* EXERCISE AIM: Print, exactly as they stand, the lines from the start of the listing to the line containing "floor_mesh.materials.append(card)", inclusive.

* SUPPLIED MATERIAL:

============================================================

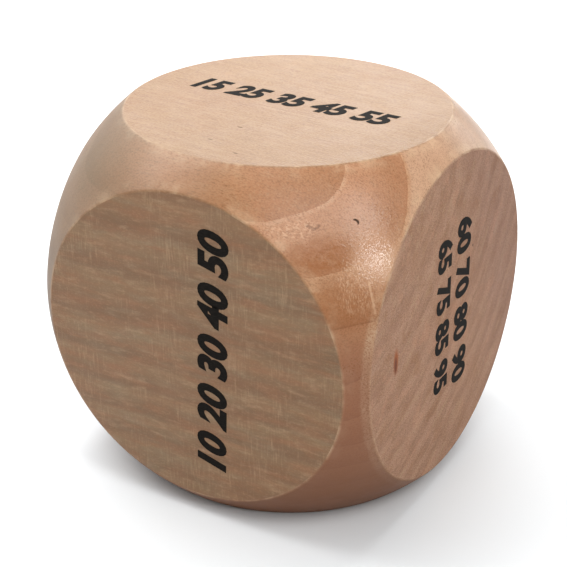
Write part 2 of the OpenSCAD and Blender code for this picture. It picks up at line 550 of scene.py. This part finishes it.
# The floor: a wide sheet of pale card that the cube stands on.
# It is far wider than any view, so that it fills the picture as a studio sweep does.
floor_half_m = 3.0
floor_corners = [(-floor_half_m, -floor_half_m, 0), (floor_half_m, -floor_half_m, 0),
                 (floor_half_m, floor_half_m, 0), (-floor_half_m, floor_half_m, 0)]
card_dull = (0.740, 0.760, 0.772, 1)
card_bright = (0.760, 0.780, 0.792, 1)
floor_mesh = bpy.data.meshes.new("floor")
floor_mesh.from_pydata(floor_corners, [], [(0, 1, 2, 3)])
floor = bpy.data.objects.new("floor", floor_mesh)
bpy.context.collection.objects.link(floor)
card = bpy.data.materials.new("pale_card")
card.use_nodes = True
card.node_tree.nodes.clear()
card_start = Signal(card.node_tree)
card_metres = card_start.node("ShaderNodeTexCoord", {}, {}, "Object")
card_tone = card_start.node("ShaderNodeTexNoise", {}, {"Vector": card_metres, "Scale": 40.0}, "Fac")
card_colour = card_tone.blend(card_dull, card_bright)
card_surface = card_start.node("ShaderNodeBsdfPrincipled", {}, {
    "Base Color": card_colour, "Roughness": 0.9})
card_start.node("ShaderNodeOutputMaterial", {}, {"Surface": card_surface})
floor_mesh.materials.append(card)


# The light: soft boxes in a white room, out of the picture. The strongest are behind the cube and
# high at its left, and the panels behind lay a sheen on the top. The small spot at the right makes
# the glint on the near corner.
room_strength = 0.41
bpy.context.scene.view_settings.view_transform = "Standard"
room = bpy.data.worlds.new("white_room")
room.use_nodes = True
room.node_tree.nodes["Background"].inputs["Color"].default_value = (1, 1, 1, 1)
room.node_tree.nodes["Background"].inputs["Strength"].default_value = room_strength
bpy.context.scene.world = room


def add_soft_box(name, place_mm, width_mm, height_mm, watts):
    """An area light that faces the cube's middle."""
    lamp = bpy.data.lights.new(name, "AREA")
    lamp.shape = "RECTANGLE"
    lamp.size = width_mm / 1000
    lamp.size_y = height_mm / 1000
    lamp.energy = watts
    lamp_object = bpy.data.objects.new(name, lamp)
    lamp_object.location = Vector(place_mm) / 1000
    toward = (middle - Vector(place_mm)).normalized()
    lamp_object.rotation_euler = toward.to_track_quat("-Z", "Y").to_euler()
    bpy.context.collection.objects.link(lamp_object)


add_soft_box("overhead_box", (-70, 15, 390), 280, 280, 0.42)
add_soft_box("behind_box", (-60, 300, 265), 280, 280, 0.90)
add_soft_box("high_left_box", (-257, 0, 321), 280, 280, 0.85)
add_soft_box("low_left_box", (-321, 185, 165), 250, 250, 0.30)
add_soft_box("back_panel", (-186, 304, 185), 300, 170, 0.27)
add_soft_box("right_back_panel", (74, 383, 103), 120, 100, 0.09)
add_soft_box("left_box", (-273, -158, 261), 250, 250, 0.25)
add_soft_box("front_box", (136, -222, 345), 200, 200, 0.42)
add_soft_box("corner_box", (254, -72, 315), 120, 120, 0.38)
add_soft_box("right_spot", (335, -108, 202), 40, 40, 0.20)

============================================================

* COMPLETED EXERCISE:
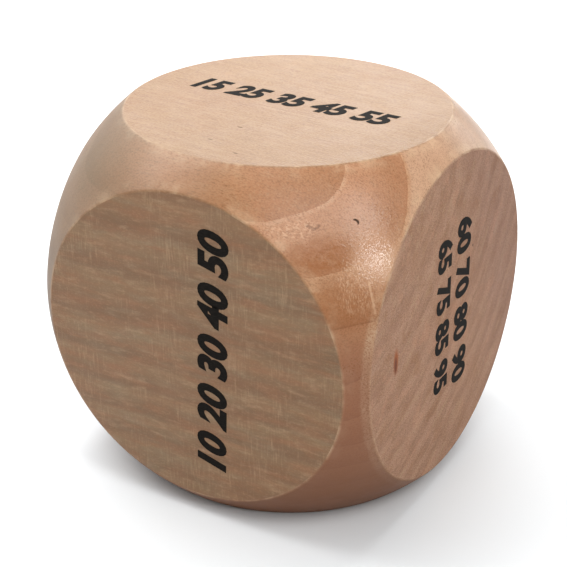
Write part 2 of the OpenSCAD and Blender code for this picture. It picks up at line 550 of scene.py. This part finishes it.
# The floor: a wide sheet of pale card that the cube stands on.
# It is far wider than any view, so that it fills the picture as a studio sweep does.
floor_half_m = 3.0
floor_corners = [(-floor_half_m, -floor_half_m, 0), (floor_half_m, -floor_half_m, 0),
                 (floor_half_m, floor_half_m, 0), (-floor_half_m, floor_half_m, 0)]
card_dull = (0.740, 0.760, 0.772, 1)
card_bright = (0.760, 0.780, 0.792, 1)
floor_mesh = bpy.data.meshes.new("floor")
floor_mesh.from_pydata(floor_corners, [], [(0, 1, 2, 3)])
floor = bpy.data.objects.new("floor", floor_mesh)
bpy.context.collection.objects.link(floor)
card = bpy.data.materials.new("pale_card")
card.use_nodes = True
card.node_tree.nodes.clear()
card_start = Signal(card.node_tree)
card_metres = card_start.node("ShaderNodeTexCoord", {}, {}, "Object")
card_tone = card_start.node("ShaderNodeTexNoise", {}, {"Vector": card_metres, "Scale": 40.0}, "Fac")
card_colour = card_tone.blend(card_dull, card_bright)
card_surface = card_start.node("ShaderNodeBsdfPrincipled", {}, {
    "Base Color": card_colour, "Roughness": 0.9})
card_start.node("ShaderNodeOutputMaterial", {}, {"Surface": card_surface})
floor_mesh.materials.append(card)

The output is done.